= Short task =
Keep only the lines from the top of the listing through the one with "const FACETS_ALONG = 56;", and reproduce them unaltered.

= Extracted entries =

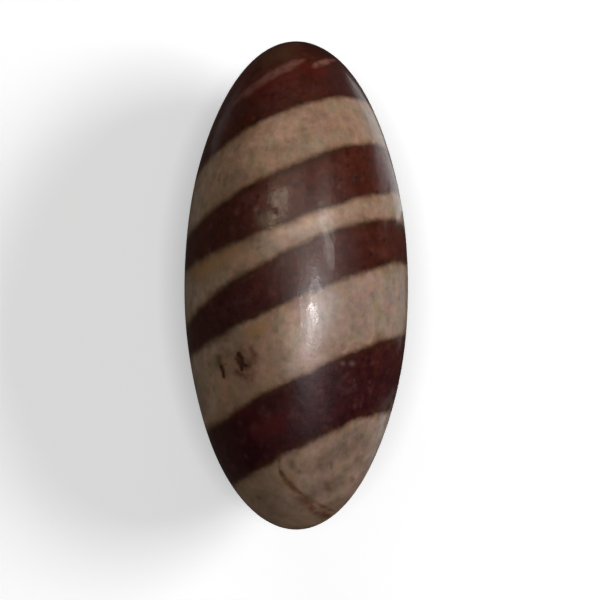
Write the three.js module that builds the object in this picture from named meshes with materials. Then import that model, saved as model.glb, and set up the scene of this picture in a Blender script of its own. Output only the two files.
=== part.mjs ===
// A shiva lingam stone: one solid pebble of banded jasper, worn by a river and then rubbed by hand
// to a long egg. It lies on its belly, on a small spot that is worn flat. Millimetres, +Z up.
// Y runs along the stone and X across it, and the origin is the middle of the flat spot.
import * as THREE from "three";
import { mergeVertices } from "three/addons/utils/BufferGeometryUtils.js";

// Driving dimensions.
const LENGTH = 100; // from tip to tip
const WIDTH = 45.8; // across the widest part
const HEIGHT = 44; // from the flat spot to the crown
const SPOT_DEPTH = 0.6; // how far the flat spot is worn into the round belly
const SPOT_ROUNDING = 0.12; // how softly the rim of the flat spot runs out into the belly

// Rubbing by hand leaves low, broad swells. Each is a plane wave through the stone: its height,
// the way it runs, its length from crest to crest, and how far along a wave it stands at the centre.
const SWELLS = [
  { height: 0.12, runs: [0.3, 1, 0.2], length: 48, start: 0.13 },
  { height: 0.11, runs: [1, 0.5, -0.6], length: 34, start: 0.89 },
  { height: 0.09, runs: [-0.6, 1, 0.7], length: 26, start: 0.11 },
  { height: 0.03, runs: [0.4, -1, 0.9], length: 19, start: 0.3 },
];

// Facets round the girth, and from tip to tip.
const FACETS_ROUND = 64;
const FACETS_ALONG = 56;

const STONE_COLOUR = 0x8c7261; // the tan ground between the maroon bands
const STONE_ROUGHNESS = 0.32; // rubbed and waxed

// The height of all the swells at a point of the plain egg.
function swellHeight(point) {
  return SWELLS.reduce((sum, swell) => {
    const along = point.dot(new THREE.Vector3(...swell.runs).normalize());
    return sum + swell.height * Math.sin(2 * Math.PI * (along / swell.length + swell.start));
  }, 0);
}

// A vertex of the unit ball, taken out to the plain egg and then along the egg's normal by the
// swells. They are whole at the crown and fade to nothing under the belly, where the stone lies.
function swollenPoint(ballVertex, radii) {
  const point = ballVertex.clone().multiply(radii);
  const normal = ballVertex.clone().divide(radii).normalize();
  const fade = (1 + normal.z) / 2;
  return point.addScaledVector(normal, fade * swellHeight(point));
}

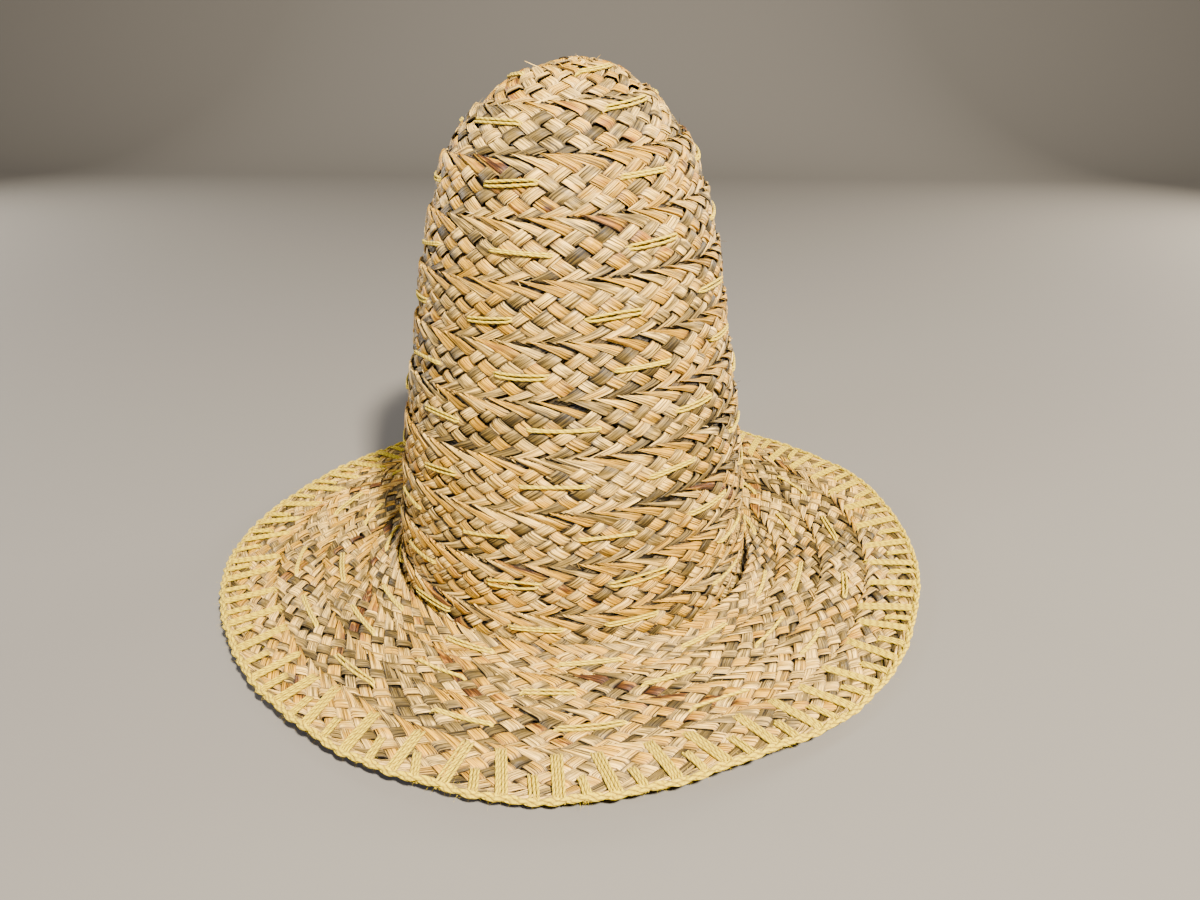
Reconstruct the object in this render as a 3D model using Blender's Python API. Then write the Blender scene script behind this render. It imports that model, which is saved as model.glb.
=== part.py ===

= Task solution =
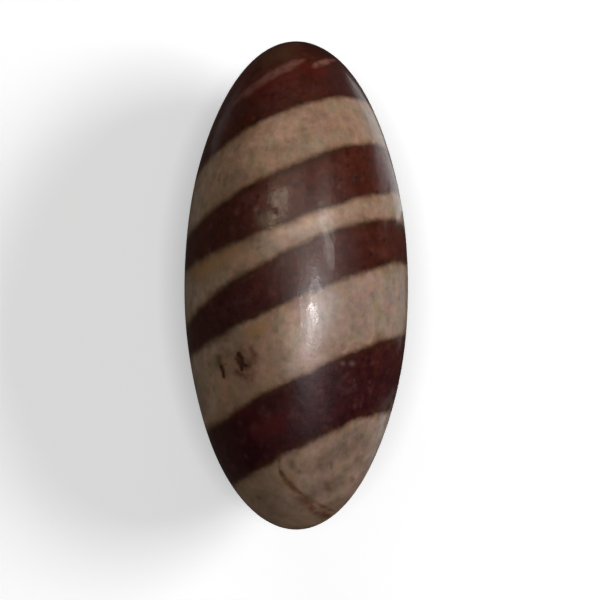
Write the three.js module that builds the object in this picture from named meshes with materials. Then import that model, saved as model.glb, and set up the scene of this picture in a Blender script of its own. Output only the two files.
=== part.mjs ===
// A shiva lingam stone: one solid pebble of banded jasper, worn by a river and then rubbed by hand
// to a long egg. It lies on its belly, on a small spot that is worn flat. Millimetres, +Z up.
// Y runs along the stone and X across it, and the origin is the middle of the flat spot.
import * as THREE from "three";
import { mergeVertices } from "three/addons/utils/BufferGeometryUtils.js";

// Driving dimensions.
const LENGTH = 100; // from tip to tip
const WIDTH = 45.8; // across the widest part
const HEIGHT = 44; // from the flat spot to the crown
const SPOT_DEPTH = 0.6; // how far the flat spot is worn into the round belly
const SPOT_ROUNDING = 0.12; // how softly the rim of the flat spot runs out into the belly

// Rubbing by hand leaves low, broad swells. Each is a plane wave through the stone: its height,
// the way it runs, its length from crest to crest, and how far along a wave it stands at the centre.
const SWELLS = [
  { height: 0.12, runs: [0.3, 1, 0.2], length: 48, start: 0.13 },
  { height: 0.11, runs: [1, 0.5, -0.6], length: 34, start: 0.89 },
  { height: 0.09, runs: [-0.6, 1, 0.7], length: 26, start: 0.11 },
  { height: 0.03, runs: [0.4, -1, 0.9], length: 19, start: 0.3 },
];

// Facets round the girth, and from tip to tip.
const FACETS_ROUND = 64;
const FACETS_ALONG = 56;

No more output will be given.